Consider your project’s long-term evolution—will you need to integrate with web services, scale to millions of devices, or support real-time analytics? Your protocol choice today impacts your system’s adaptability tomorrow.
Conclusion: Your Protocol Decision Made Simple
The MQTT vs HTTP for IoT debate doesn’t have a universal winner—it has optimal choices for specific scenarios. MQTT excels in resource-constrained environments with real-time communication needs, while HTTP provides unmatched compatibility with existing web infrastructure.
Choose MQTT when you need efficient, real-time communication between resource-constrained devices. Choose HTTP when integration with web systems, familiar development patterns, or occasional data transfer patterns matter more than protocol efficiency.

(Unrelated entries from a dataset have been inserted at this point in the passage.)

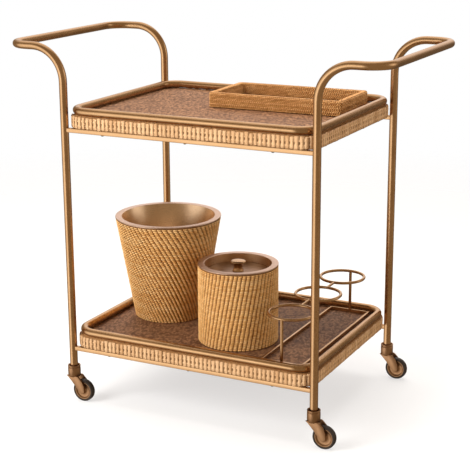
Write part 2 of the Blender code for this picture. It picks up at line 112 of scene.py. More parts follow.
def sweepTube(name, path, radius, sides=24, closed=False):
    # a round bar along a path, carried round its bends without twist
    count = len(path)
    headings = []
    for i in range(count):
        before = path[(i - 1) % count] if closed or i else path[0]
        after = path[(i + 1) % count] if closed or i < count - 1 else path[-1]
        headings.append((after - before).normalized())
    side = headings[0].orthogonal().normalized()
    rows = []
    last = headings[0]
    for point, heading in zip(path, headings):
        side = last.rotation_difference(heading) @ side
        last = heading
        other = heading.cross(side)
        turns = [2.0 * math.pi * (i + 0.5) / sides for i in range(sides)]
        rows.append([point + (side * math.cos(a) + other * math.sin(a)) * radius for a in turns])
    return buildMesh(name, rows, closed)


def turnMesh(name, profile, centre, steps=96, closed=False, axis="z"):
    # profile holds (radius, height) pairs; centre is the point at height 0
    rows = []
    for radius, height in profile:
        row = []
        for i in range(steps):
            a = 2.0 * math.pi * (i + 0.5) / steps
            if axis == "z":
                row.append(centre + spoke(a, radius, height))
            else:
                row.append(centre + Vector((radius * math.sin(a), height, radius * math.cos(a))))
        rows.append(row)
    return buildMesh(name, rows, closed, "round")


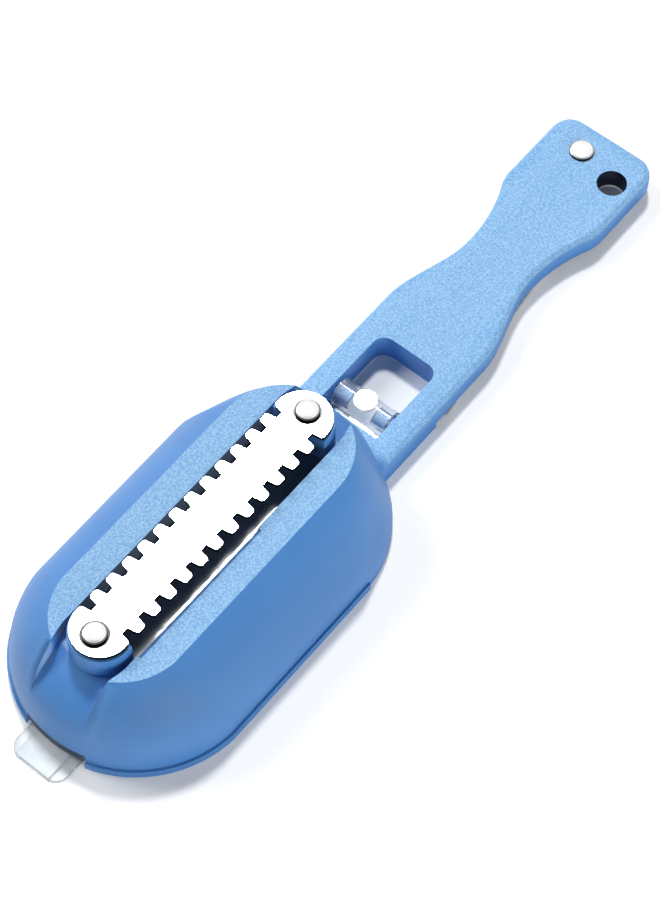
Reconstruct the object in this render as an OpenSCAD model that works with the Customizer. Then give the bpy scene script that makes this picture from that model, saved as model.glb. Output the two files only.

Remember, you don’t always have to choose just one. Many successful IoT systems use MQTT for device-to-device communication and HTTP for user interfaces and external integrations. The key is understanding your specific requirements and matching them to each protocol’s strengths.
FAQs
Q1: Can I use both MQTT and HTTP in the same IoT system? A: Absolutely! Many IoT architectures use MQTT for real-time device communication and HTTP for user interfaces, APIs, and external integrations. This hybrid approach leverages each protocol’s strengths.
Q2: Which protocol is more secure for IoT applications? A: Both can be equally secure when properly implemented. HTTP benefits from mature web security practices and HTTPS encryption. MQTT requires careful broker configuration but offers granular topic-level access control. Security depends more on implementation than protocol choice.
Q3: How much bandwidth can MQTT save compared to HTTP? A: MQTT typically reduces bandwidth usage by 50-90% for small, frequent messages due to its minimal overhead (2-14 bytes vs. 200-800 bytes for HTTP headers). The exact savings depend on message size and frequency.
Q4: Is MQTT harder to debug than HTTP? A: HTTP is generally easier to debug using familiar web development tools like browser developer consoles and REST clients. MQTT requires specialized debugging tools and broker log analysis, but many user-friendly MQTT clients now simplify troubleshooting.